Se o luxo, as mordomias dos dirigentes subtraem os direitos humanos dos soberanos (art. 1º, parágrafo único, da CF), logo há absolutismo. Se há Justiça plena para alguns, enquanto outros se veem órfãos de seus direitos Constitucionais, não há o que dizer de isonomia. Se agente público, se prevalecendo se sua posição hierárquica, ou tipo de cargo que preenche, age com abuso de poder, ou autoridade, não há o que falar em democracia, pois encerra civilidade.

Os problemas brasileiros, e até mundiais, se acentuam pelas disputas de poder (complexo de deus). Poder esse, que levou aos dois conflitos mundiais (Primeira e Segunda Guerras), sendo o último estarrecedor, grotesco, bestial. É preciso um norte, um porto seguro a ser mirado, para o convívio humano pacífico, onde um ser humano privado de direitos básicos, das necessidades básicas, não venha a se perder nas mãos de sádicos, por riquezas e poderes. As “mulas humanas”, a prostituição, os desalentos pelo uso de drogas, como meio de esquecimento à realidade sofredora, não são compatíveis com os direitos humanos.

As antigas denominações etimológicas, ideológicas, não servem mais num mundo que procura materializar os direitos humanos. Denominações que criem conceitos estreitos, que levam aos preconceitos e discriminações. O capitalismo é ruim, assim como o comunismo, o socialismo. Mas todos também são bons, quando se estranhem os bons frutos dos seus sistemas de ideias voltadas ao bem comum.

Só o capitalismo, puro, com conceitos da Revolução Industrial, não traz qualquer benefício aos seres vivos. Só o socialismo, ou o comunismo, onde o Estado direciona a vida dos cidadãos, sem fazer com que eles mesmo possam discernir entre o certo do errado é manter o ser humano na indolência, na estagnação evolutiva de sua psique. A maior riqueza do ser humano é o conhecimento dos fatos históricos da humanidade.

Referências:

1 - Gomes, Laurentino. 1808: como uma rainha louca, um príncipe medroso e uma corte corrupta enganaram Napoleão e mudaram a história de Portugal e do Brasil / Laurentino Gomes. — São Paulo: Editora Planeta do Brasil, 2007.

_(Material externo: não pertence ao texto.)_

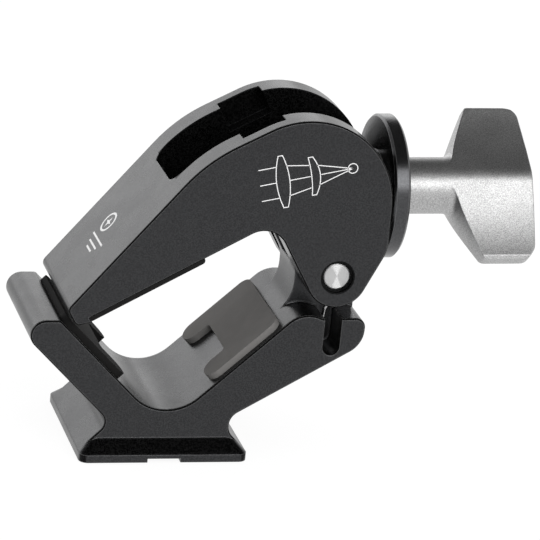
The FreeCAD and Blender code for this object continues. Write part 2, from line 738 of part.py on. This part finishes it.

2 - Mitos e controvérsias sobre a política de cotas para negros na educação superior. Bittar, Mariluce; Almeida, Carina E. Maciel de. Disponível em: <http://www.scielo.br/pdf/er/n28/a10n28>. Acesso em: 6 nov. de 2014.

3 - A farsa sobre Abraham Lincoln. Instituto Ludwig von Mises Brasil. Disponível em:< http://www.mises.org.br/Article.aspx?id=1532>. Acesso em: 6 nov. de 2014.

4 - A MORTE DE MARTIN LUTHER KING. Edição especial Veja. Disponível em:< http://veja.abril.com.br/historia/morte-martin-luther-king/indice.shtml>. Acesso em: 6 nov. de 2014.

5 - Movimento Negro. Wikipédia.  Disponível em: <http://pt.wikipedia.org/wiki/Movimento_Negro>. Acesso em: 6 nov. de 2014.

6 - CONSTITUIÇÃO DA REPÚBLICA FEDERATIVA DO BRASIL DE 1988. Disponível em:< http://www.planalto.gov.br/ccivil_03/constituicao/ConstituicaoCompilado.htm>.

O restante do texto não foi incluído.